Я уже отвечал Вам отчасти насчёт «правды» и идеалов народных в начале статьи, в первом отделении её. Эту правду и эти идеалы народные Вы находите прямо недостаточными для развития общественных идеалов России. Религия, дескать, одно, а общественное дело другое. Живой, целокупный организм режете Вашим учёным ножом на две отдельные половинки и утверждаете, что эти две половинки должны быть совершенно независимы одна от другой. Посмотрим же ближе, разберём эти обе половинки отдельно каждую, и, может быть, что-нибудь выведем. Разберём сначала половинку о «самосовершенствовании в духе христианской любви». Вы пишете:
«Г-н Достоевский призывает работать над собой и смирить себя. Личное самосовершенствование в духе христианской любви есть, конечно, первая предпосылка для всякой деятельности, большой или малой. Но из этого не следует, чтоб люди, лично совершенные в христианском смысле, непременно образовали совершенное общество (?!). Позволим себе привести пример.
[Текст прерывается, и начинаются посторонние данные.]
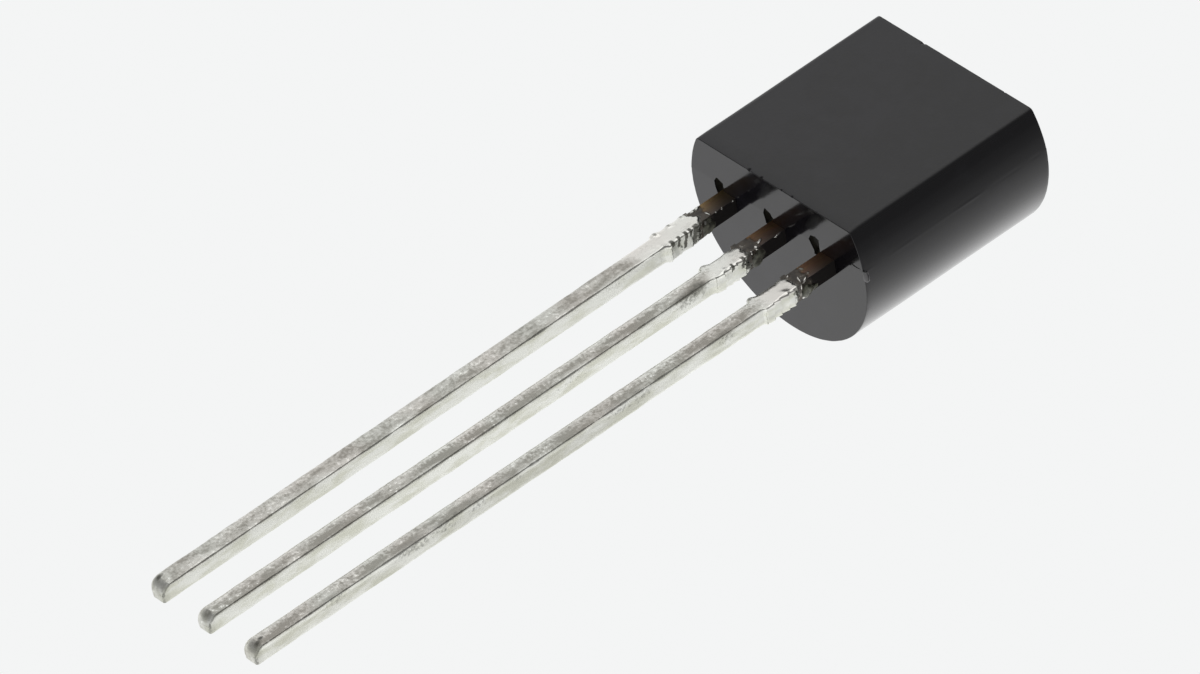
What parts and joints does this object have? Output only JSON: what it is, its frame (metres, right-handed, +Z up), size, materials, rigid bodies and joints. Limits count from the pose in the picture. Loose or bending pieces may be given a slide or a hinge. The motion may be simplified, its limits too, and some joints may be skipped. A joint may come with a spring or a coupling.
{
  "type": "to-92 transistor",
  "caption": "Small signal transistor: a black moulded body with one flat face and a rounded back, and a row of straight solder-coated leads.",
  "frame": {"origin": "on the surface that the part rests on, under the middle of its bounding box", "axes": "+Z up with the flat face up; +Y from the ends of the leads to the body; X across the row of leads"},
  "size_m": [0.0046, 0.0182, 0.004],
  "materials": {
    "epoxy": "fine matte on the flat, smooth on the seating face",
    "copper": "bare copper alloy, darkened by handling and heat",
    "solder": "hot dipped tin-lead solder, mottled",
    "silver_epoxy": "matte",
    "silicon": "polished",
    "gold": "bright gold wire"
  },
  "bodies": {
    "root": {"moulded_body": "epoxy", "left_lead": "copper", "centre_lead": "copper", "right_lead": "copper", "left_lead_coat": "solder", "centre_lead_coat": "solder", "right_lead_coat": "solder", "die_attach": "silver_epoxy", "silicon_die": "silicon", "left_bond_wire": "gold", "right_bond_wire": "gold"}
  },
  "joints": []
}
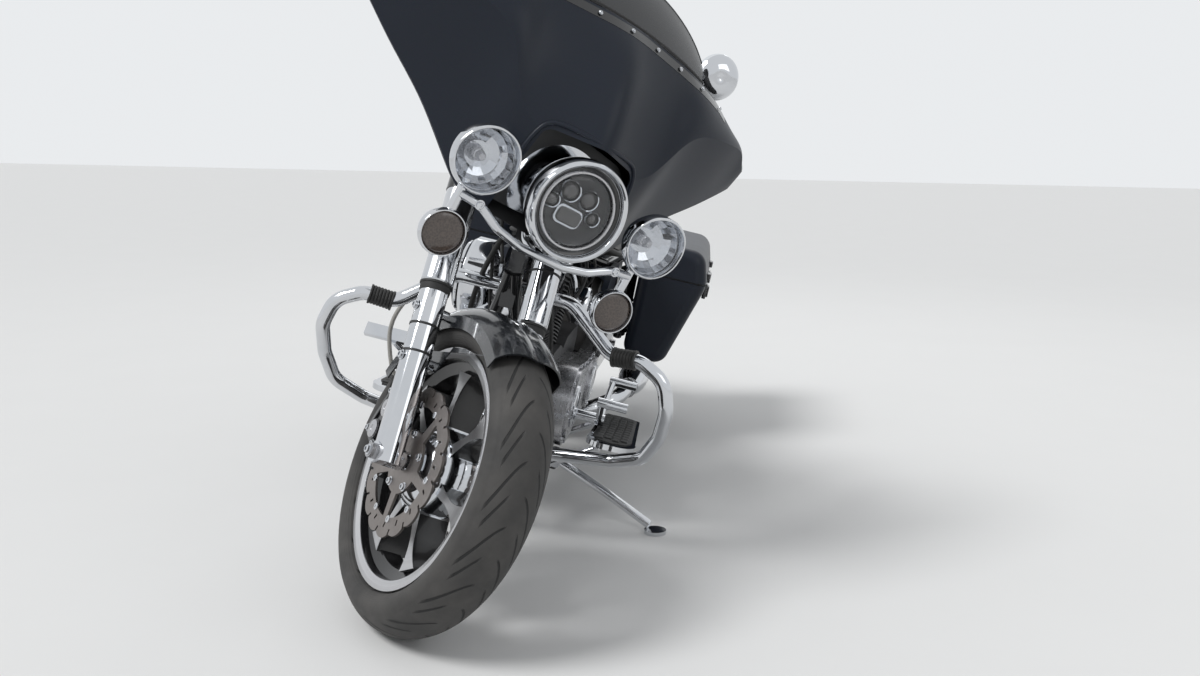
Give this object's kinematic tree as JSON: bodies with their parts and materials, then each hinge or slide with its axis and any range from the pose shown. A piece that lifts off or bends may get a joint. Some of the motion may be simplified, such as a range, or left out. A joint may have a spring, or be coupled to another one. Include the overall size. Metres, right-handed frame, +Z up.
{
  "type": "touring cruiser motorcycle",
  "caption": "Touring cruiser motorcycle with a fork-mounted fairing, a V-twin engine, hard saddlebags and an engine guard, parked on its side stand.",
  "frame": {"origin": "middle of the overall footprint, on the floor", "axes": "+X forward, +Y to the rider's left, +Z up, with the motorcycle leaned to its left on its side stand and the steering on its left stop"},
  "size_m": [2.3403, 0.94, 1.4754],
  "materials": {
    "tyre": "matt rubber",
    "black_casting": "gloss black with machined edges",
    "steel": "machined",
    "chrome": "polished",
    "polished_alloy": "polished",
    "engine_alloy": "dark cast",
    "frame_black": "gloss black",
    "body_paint": "satin blue-black",
    "body_plastic": "satin blue-black",
    "black_plastic": "matt",
    "lens": "clear",
    "tinted_screen": "smoked",
    "tail_lens": "red",
    "rubber": "moulded",
    "leather": "grained",
    "plate": "blank"
  },
  "bodies": {
    "frame": {"frame_tubes": "frame_black", "crankcase": "engine_alloy", "rocker_boxes": "polished_alloy", "cylinders": "engine_alloy", "pushrod_tubes": "chrome", "primary_cover": "polished_alloy", "air_cleaner": "chrome", "mufflers": "chrome", "exhaust_pipes": "chrome", "fuel_tank": "body_paint", "tank_console": "chrome", "seat": "leather", "rear_fender": "body_paint", "saddlebags": "body_plastic", "side_covers": "body_plastic", "engine_guard": "chrome", "guard_sleeves": "leather", "floorboards": "rubber", "foot_controls": "chrome", "swingarm": "frame_black", "rear_axle": "steel", "shock_absorbers": "frame_black", "drive_belt": "rubber", "tail_lamps": "tail_lens", "number_plate": "plate", "clutch_cable": "rubber"},
    "front_end": {"front_axle": "steel", "fork_sliders": "chrome", "fork_tubes": "chrome", "fork_yokes": "frame_black", "front_calipers": "black_casting", "front_fender": "body_paint", "fairing_shell": "body_plastic", "fairing_inner": "black_plastic", "windshield": "tinted_screen", "headlamp": "chrome", "spot_lamps": "chrome", "front_signals": "chrome", "lamp_lenses": "lens", "lamp_bar": "chrome", "fairing_bracket": "frame_black", "handlebar": "chrome", "grips": "rubber", "hand_controls": "polished_alloy", "mirrors": "chrome"},
    "front_wheel": {"front_tyre": "tyre", "front_wheel_casting": "black_casting", "front_discs": "steel"},
    "rear_wheel": {"rear_tyre": "tyre", "rear_wheel_casting": "black_casting", "rear_disc": "steel", "rear_pulley": "steel"},
    "side_stand": {"side_stand": "chrome"},
    "left_lid": {"left_lid": "body_plastic"},
    "right_lid": {"right_lid": "body_plastic"}
  },
  "joints": [
    {"name": "steering", "type": "hinge", "parent": "frame", "child": "front_end", "pos_m": [0.72216, -0.01097, 0.66792], "axis": [-0.427, 0.1899, 0.8841], "range_deg": [-74.6, 0]},
    {"name": "front_wheel_spin", "type": "hinge", "parent": "front_end", "child": "front_wheel", "pos_m": [0.8911, -0.09845, 0.29699], "axis": [-0.5501, 0.7214, -0.4207], "continuous": true},
    {"name": "rear_wheel_spin", "type": "hinge", "parent": "frame", "child": "rear_wheel", "pos_m": [-0.7241, -0.09128, 0.31512], "axis": [-0.0027, 0.9774, -0.2113], "continuous": true},
    {"name": "side_stand_fold", "type": "hinge", "parent": "frame", "child": "side_stand", "pos_m": [0.23036, 0.02522, 0.15074], "axis": [0.0118, 0.4109, 0.9116], "range_deg": [0, 95]},
    {"name": "left_lid_hinge", "type": "hinge", "parent": "frame", "child": "left_lid", "pos_m": [-0.78364, 0.17651, 0.62225], "axis": [0.9999, 0, -0.0129], "range_deg": [0, 75]},
    {"name": "right_lid_hinge", "type": "hinge", "parent": "frame", "child": "right_lid", "pos_m": [-0.78257, -0.2086, 0.7055], "axis": [-0.9999, 0, 0.0129], "range_deg": [0, 75]}
  ]
}
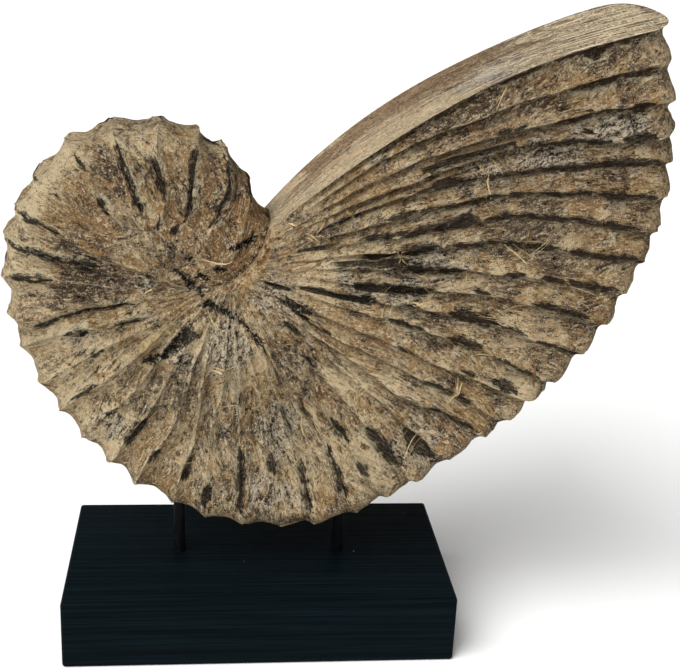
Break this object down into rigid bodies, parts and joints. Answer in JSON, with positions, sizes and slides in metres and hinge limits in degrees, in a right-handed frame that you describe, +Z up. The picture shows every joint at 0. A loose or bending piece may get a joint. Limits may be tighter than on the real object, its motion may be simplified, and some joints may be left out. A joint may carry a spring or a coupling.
{
  "type": "carved wooden nautilus shell on a stand",
  "caption": "Decorative nautilus shell carved from wood, with a fluted spiral body and a flat cut lip, held over a black block by metal rods.",
  "frame": {"origin": "centre of the stand block's underside", "axes": "+Z up, +X to the right as seen from the front, the front of the shell faces -Y, which is through its thickness"},
  "size_m": [0.307, 0.1, 0.3118],
  "materials": {
    "shell_wood": "dry carved wood, weathered cream and brown with black in the grooves",
    "stand_paint": "satin black paint on wood",
    "rod_metal": "semi-gloss black"
  },
  "bodies": {
    "root": {"shell": "shell_wood", "stand_block": "stand_paint", "left_rod": "rod_metal", "right_rod": "rod_metal"}
  },
  "joints": []
}
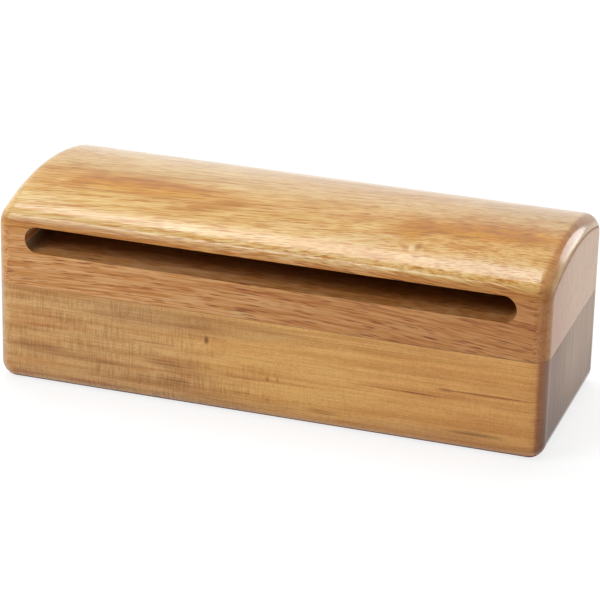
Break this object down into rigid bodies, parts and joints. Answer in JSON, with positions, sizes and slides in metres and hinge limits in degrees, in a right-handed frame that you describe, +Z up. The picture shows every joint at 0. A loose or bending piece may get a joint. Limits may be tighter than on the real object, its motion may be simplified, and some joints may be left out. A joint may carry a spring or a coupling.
{
  "type": "woodblock",
  "caption": "Rectangular percussion woodblock of two glued hardwood boards, with an arched striking top, rounded edges and a long blind slot in the front.",
  "frame": {"origin": "centre of the flat underside", "axes": "+X along the slot, towards the right end as seen from the slotted front; the slotted front faces -Y; +Z up through the crown of the arch"},
  "size_m": [0.203, 0.078, 0.0712],
  "materials": {
    "upper_board_wood": "clear gloss lacquer over open-pored reddish-tan hardwood",
    "lower_board_wood": "clear gloss lacquer over fine-grained pale hardwood",
    "wood_glue": "cured wood glue, under the same lacquer"
  },
  "bodies": {
    "root": {"upper_block": "upper_board_wood", "glue_line": "wood_glue", "lower_block": "lower_board_wood"}
  },
  "joints": []
}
Апостол Павел поучал рабов и господ в их взаимных отношениях. И те, и другие могли послушать и обыкновенно слушали слово апостола, они лично были хорошими христианами, но рабство через то не освящалось и оставалось учреждением безнравственным. Точно так же г-н Достоевский, а равно и каждый из нас, знал превосходных христиан-помещиков и таковых же крестьян. Но крепостное право оставалось мерзостью перед Господом, и русский царь-освободитель явился выразителем требований не только личной, но и общественной нравственности, о которой в старое время не было надлежащих понятий, несмотря на то, что „хороших людей“ было, может быть, не меньше, чем теперь.
Личная и общественная нравственность не одно и то же. Отсюда следует, что никакое общественное совершенствование не может быть достигнуто только через улучшение личных качеств людей, его составляющих. Приведём опять пример. Предположим, что начиная с 1800 года ряд проповедников христианской любви и смирения принялся бы улучшать нравственность Коробочек и Собакевичей. Можно ли предположить, чтоб они достигли отмены крепостного права, чтоб не нужно было властного слова для устранения этого „явления“? Напротив, Коробочка стала бы доказывать, что она истинная христианка и настоящая „мать“ своих крестьян, и пребыла бы в этом убеждении, несмотря на все доводы проповедника…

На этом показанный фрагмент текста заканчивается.